Microsoft Azure

Top 30 Microsoft Azure interview questions and answers

February 9, 2021 by Kurt Ellzey

Azure. Until relatively recently, this word was associated primarily with gemstones and the sky on a cloudless day. Cloudless is a little ironic, since nowadays it is the name of one of Microsoft’s largest offerings — the Microsoft Azure Cloud Computing system. Second only in scale to Amazon Web Services, it is extremely likely that something you use on a daily basis is powered by this extremely large back-end platform. 

It is no small secret that Microsoft has been pushing heavily on Software-as-a-Service and Infrastructure-as-a-Service platforms, but it can be a hard sell in some industries that prefer to keep everything on site, pay once and that’s it. As a result, trying to ask management to move to a subscription-based model when it is always “just come with the box” can be an extremely bitter pill to swallow. Still, being able to rely upon systems with constantly-maintained high availability is hard to argue against, especially given the initial investment required to even begin mirroring such a setup. 

In order to be able to create and manage an organization’s Azure setup, we need to find the right people. And that brings us to the topic at hand today: 30 of the top interview questions and answers for Microsoft Azure. 

1. But what is cloud computing?

If you have ever used Google’s Stadia, Xbox’s Project xCloud, Playstation’s PS Now, Netflix or any of a hundred other services, you will have some idea of what cloud computing is. 

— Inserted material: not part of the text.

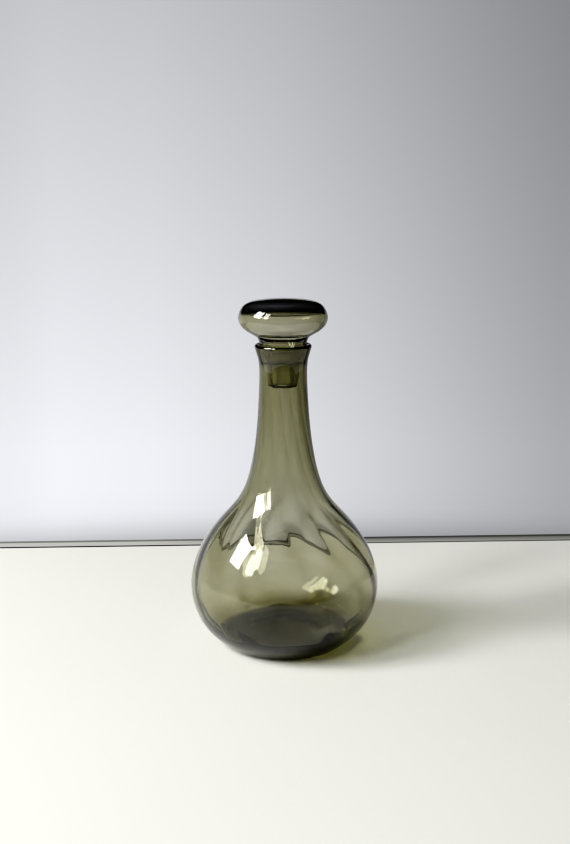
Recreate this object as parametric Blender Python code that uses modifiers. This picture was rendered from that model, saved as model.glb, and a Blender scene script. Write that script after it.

As a core concept, cloud computing is having something run far away and have the results available where you are. Scales can change radically depending on what exactly is being run, as in some cases, it can take the equivalent of hundreds or thousands of consumer-grade systems just to crank through all of the data being thrown at it. Amazon Web Services (AWS), Microsoft Azure and Google Cloud are by far the largest publicly available vendors in this space, and together they power a considerable amount of the web today. 

2. What are all of these aaS things?

It can be very difficult at times to tell the difference between all of the different “X-as-a-Service” elements that have been created over the past several years. When it comes to Azure, however, there are three that we can reference: Infrastructure as a Service, Platform as a Service and Software as a Service

Infrastructure-as-a-Service (IaaS) is having someone else manage the hardware, specifically. Azure would take care of the physical equipment and associated required connections of the hardware that lives offsite, and your organization would handle the software and licensing that lives on those boxes. This could be used for example if your organization wanted to temporarily lease out access to a test environment, but didn’t need expensive hardware long-term.

Platform-as-a-Service (PaaS) takes the Infrastructure-as-a-Service concept, adds on the operating systems and introduces other functions such as high availability. Azure would handle all of the day-to-day functions of managing the systems, leaving your organization free to deploy whatever you require on top of it. This could be used if your organization is developing a very large-scale application and wanted to focus only on that, and leave the rest of the maintenance to other people.

Software-as-a-Service (SaaS) adds on a final level of management on the host’s side where they handle everything, and provides your organization access to a particular application. This would be something like Exchange Online or Office 365, or another sort of hosted application where all your organization needs to worry about is the subscription fee. Everything else is managed by Azure directly. 

3. What sorts of web applications can run on Azure?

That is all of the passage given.